Beheaded French teacher was target of angry social media campaign

People stand near flowers and a placard reading 'I am Samuel' at the entrance of a middle school in France's Conflans-Sainte-Honorine, on Oct 17, 2020. PHOTO: AFP

PARIS (REUTERS) - Samuel Paty, the teacher beheaded outside his school in a Paris suburb, was described by his pupils and their parents as caring and professional. But he was killed after becoming the target of an angry campaign on social media.

Paty, 47, was killed on Friday by an 18-year-old man of Chechen origin. Prosecutors said the attacker, shot dead by police soon after, wanted to punish the teacher for showing his pupils cartoons of the Prophet Mohammad in a civics class on freedom of expression earlier this month.

Parents said they were mystified how the civics class could have escalated into a motive for a gruesome murder.

Prosecutors offered a clue on Saturday (Oct 17) when they said they detained two men, one the father of a pupil at the school and another on the radar of intelligence services, who they said had used social media to turn a dispute over the civics class into a campaign against the teacher.

"I cannot imagine how we got to this point," said Cécile Ribet Retel, a member of the parent's association at the school, College du Bois d'Aulne.

"This raises questions about the role of social media."

Paty had shown his pupils the cartoons last year too, as part of the civics curriculum, according to a 13-year-old pupil who was in that class.

The pupil, speaking beside her mother, said no one had made a fuss about the class last year. The teacher, she added, was "very funny".

"He told jokes. He was very engaged in the lessons."

ONLINE CAMPAIGN

The first sign of an issue with year's civics lesson emerged on Oct 7 when the parent of a girl who was in the class posted an angry video on Facebook. In it, he said the teacher had shown the cartoons of Mohammad and that his daughter, a Muslim, had been disciplined for expressing her displeasure.

The man, not named by officials, said he wanted the teacher removed.

The next day, the father went to see the principal of the school to complain, prosecutors said. That evening, he put out another Facebook video, giving the name of the teacher and identifying the school.

On Oct 12, another video appeared on YouTube, featuring the father of the pupil. A man off-camera interviewed the man's daughter. The voice off-camera said President Emmanuel Macron was inciting hatred of Muslims and threatened a demonstration if the teacher was not removed.

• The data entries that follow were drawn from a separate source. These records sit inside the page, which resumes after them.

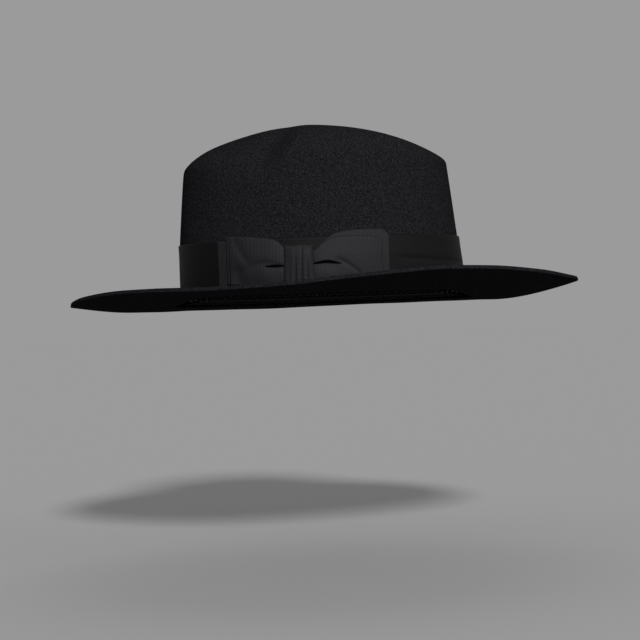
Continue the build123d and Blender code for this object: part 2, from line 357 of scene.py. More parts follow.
brim = {
    "width": 82.0,
    "felt": 2.6,
    "sag": 5.2,
    "sagShape": 0.75,
    "fillet": 4.0,
    "rise": (8.0, -3.9, -3.1, 1.8, -1.7, -1.2),
    # on the bow side the brim rises at once from a small roll at the break
    "rollHeight": 4.2,
    "rollReach": 4.0,
    "rollFrom": 0.2,
    "rollFull": 0.65,
}
pinch = {
    "depth": 13.0,
    "rearY": -17.0,  # its rear edge at rearHeight, which slants forward below
    "rearHeight": 112.0,
    "slant": 0.7,
    "reach": 16.0,  # deepest this far in front of the rear edge
    "fade": 26.0,
    "frontY": -84.0,
    "frontEase": 16.0,
    "height": 111.0,
    "spread": 17.0,
    "low": 84.0,  # nothing is pushed in below this, where the lining lies
    "lowEase": 10.0,
    "middle": 20.0,  # fades out this near the middle of the hat
    "sink": 0.03,
}
skin = {
    "cols": 300,
    "dentRows": 33,
    "shoulderRows": 34,
    "wallRows": 38,
    "filletRows": 8,
    "brimRows": 45,
    "smoothFirst": 2,
    "smoothLast": 72,
    "smoothPasses": 14,
    "edgeRows": 6,
    "edgeOut": 0.45,
}


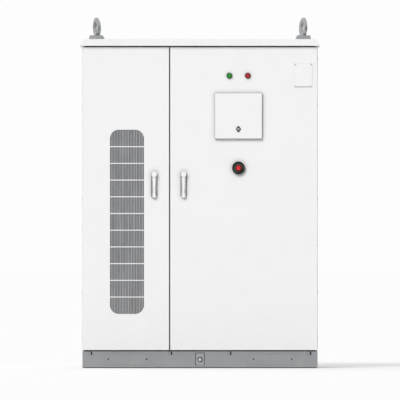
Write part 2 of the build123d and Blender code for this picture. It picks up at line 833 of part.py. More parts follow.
def door_seals():
    """Rubber frames that the closed doors rest on."""
    pieces = []
    seal_y = (frame_front_y - seal_thickness + seal_clearance, frame_front_y)
    edge = door_split_gap / 2 + seal_inset
    left_x = (-post_inner_x - seal_width, split_x - edge)
    right_x = (split_x + edge, post_inner_x + seal_width)
    for span in (left_x, right_x):
        outer_z = (body_bottom + seal_inset, body_top - seal_inset)
        seal = block(span, seal_y, outer_z)
        inner_x = (span[0] + seal_width, span[1] - seal_width)
        pieces.append(seal - block(inner_x, seal_y, (outer_z[0] + seal_width, outer_z[1] - seal_width)))
    return group(pieces)


def vent_outline(margin):
    """Rounded outline of the vent, widened by a margin all round."""
    return RectangleRounded(vent_width + 2 * margin, vent_top - vent_bottom + 2 * margin, vent_corner + margin)


def left_door_panel():
    """Narrow door with the opening of the vent."""
    pan = door_pan(left_door_x, -1, left_handle_x)
    return pan - front_plate(vent_outline(0), vent_x, (front_y, front_y + sheet), vent_z)


def vent_grille():
    """Grille behind the vent opening: rows of upright slots between flat cross bars."""
    back = (front_y + sheet, front_y + sheet + vent_plate)
    plate = front_plate(vent_outline(vent_flange), vent_x, back, vent_z)
    height = vent_top - vent_bottom - 2 * vent_edge
    row_height = (height - (vent_rows - 1) * vent_bar) / vent_rows
    columns = int((vent_width - 2 * vent_edge) / vent_slot_pitch)
    slots = []
    bars = []
    for row in range(vent_rows):
        low = vent_bottom + vent_edge + row * (row_height + vent_bar)
        for column in range(columns):
            offset = (column - (columns - 1) / 2) * vent_slot_pitch
            reach = vent_half_height(abs(offset) + vent_slot_width / 2)
            z = (max(low, vent_z - reach), min(low + row_height, vent_z + reach))
            half = vent_slot_width / 2
            slots.append(block((vent_x + offset - half, vent_x + offset + half), back, z))
        if row > 0:
            half = vent_width / 2 - vent_edge
            bars.append(block((vent_x - half, vent_x + half), (front_y, back[0]), (low - vent_bar, low)))
    return (plate - slots) + bars


def vent_half_height(offset):
    """Half of the vent's slotted height at a distance from its middle line."""
    radius = vent_corner - vent_edge
    straight = vent_width / 2 - vent_corner
    past = max(offset - straight, 0)
    return (vent_top - vent_bottom) / 2 - vent_corner + sqrt(radius**2 - past**2)


def vent_filter():
    """Filter mat behind the grille."""
    mat_front = front_y + sheet + vent_plate
    return front_plate(vent_outline(vent_flange), vent_x, (mat_front, mat_front + filter_thickness), vent_z)


def handle_plate(x):
    """Fixed plate of a handle, a flat stadium with softened edges and the spindle's hole."""
    plate_y = (front_y - handle_plate_thickness, front_y)
    plate = front_plate(SlotOverall(handle_length, handle_width, rotation=90), x, plate_y, handle_centre_z)
    plate = fillet(plate.faces().sort_by(Axis.Y)[0].edges(), handle_plate_edge)
    return plate - bar_y(spindle_r + spindle_clearance, x, plate_y, handle_pivot_z)


def handle_hub(x, side):
    """Turning hub with its cap, lever pin, spindle and pinion."""
    hub = bar_y(handle_hub_r, x, handle_hub_y, handle_pivot_z)
    cap_y = (handle_hub_y[0] - handle_cap_height, handle_hub_y[0])
    cap = bar_y(handle_hub_r - 1, x, cap_y, handle_pivot_z)
    cap = fillet(cap.edges().sort_by(Axis.Y)[0], handle_cap_edge)
    half_slot = handle_tongue_width / 2 + handle_tongue_gap
    slot_z = (handle_pivot_z - handle_hub_r, handle_pin_z + handle_tongue_r + handle_tongue_gap)
    slot_y = (handle_hub_y[0], handle_pin_y + handle_tongue_r + handle_tongue_gap)
    hub -= block((x - half_slot, x + half_slot), slot_y, slot_z)
    pin_x = (x - half_slot - handle_pin_r, x + half_slot + handle_pin_r)
    spindle = bar_y(spindle_r, x, (handle_hub_y[1], lock_case_y[1] - lock_case_wall - rod_guide_gap), handle_pivot_z)
    start = 0.0 if side > 0 else pi
    pinion_y = (gear_y - pinion_width / 2, gear_y + pinion_width / 2)
    pinion = front_plate(pinion_profile(start), x, pinion_y, handle_pivot_z)
    return hub + cap + bar_x(handle_pin_r, pin_x, handle_pin_y, handle_pin_z) + spindle + pinion


def pinion_profile(start_angle):
    """Involute pinion outline with its first tooth at the start angle."""
    base_r = pitch_r * cos(radians(rack_pressure_angle))
    radii = (pitch_r - gear_dedendum, base_r, pitch_r, pitch_r + gear_addendum)
    pitch_half = pi / (2 * pinion_teeth) - tooth_play / (2 * pitch_r)
    halves = []
    for radius in radii:
        reach = sqrt(max(radius**2 - base_r**2, 0)) / base_r
        halves.append(pitch_half + involute(tan(radians(rack_pressure_angle))) - involute(reach))
    points = []
    for tooth in range(pinion_teeth):
        centre = start_angle + tooth * 2 * pi / pinion_teeth
        for radius, half in zip(radii, halves):
            points.append((radius * cos(centre - half), radius * sin(centre - half)))
        for radius, half in zip(reversed(radii), reversed(halves)):
            points.append((radius * cos(centre + half), radius * sin(centre + half)))
    return make_face(Polyline(points, close=True))


def involute(reach):
    """Involute angle whose tangent is the given reach."""
    return reach - atan2(reach, 1.0)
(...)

The man off-camera was known to intelligence services, anti-terrorism prosecutor Jean-Francois Ricard said on Saturday, though he did not say in what capacity. The father of the pupil has a half-sister who in 2014 joined Islamic State in Syria, Ricard said.

Both men were detained by police after Paty's killing.

THREATS TO SCHOOL

Staff at the school sought to resolve the row. The principal arranged a meeting with those parents unhappy about the civics lesson. The parent who published the Facebook video did not come, prosecutors said.

"It went well," Nordine Chaouadi, who had a child in Paty's class, said of the meeting. "My wife took part in it. She said it was a man who made a mistake, it happens to everyone. No need to go for all that agitation on social networks."

By Tuesday this week, the principal had succeeded in calming the atmosphere at the school, according to a local official briefed on what happened, who did not want to be identified.

By then, though, the issue had escalated.

According to prosecutors, the school had been receiving threats since the social media videos started appearing.

On Saturday, the day after the teacher's killing, pupils and parents laid flowers at the school gates.

Chahinez Senouci, who has a child at the school, said she used to bump into Paty at school meetings.

"He was a teacher who liked the pupils, he was very attentive. He took care that they are following everything properly," she said. "It's an enormous shock."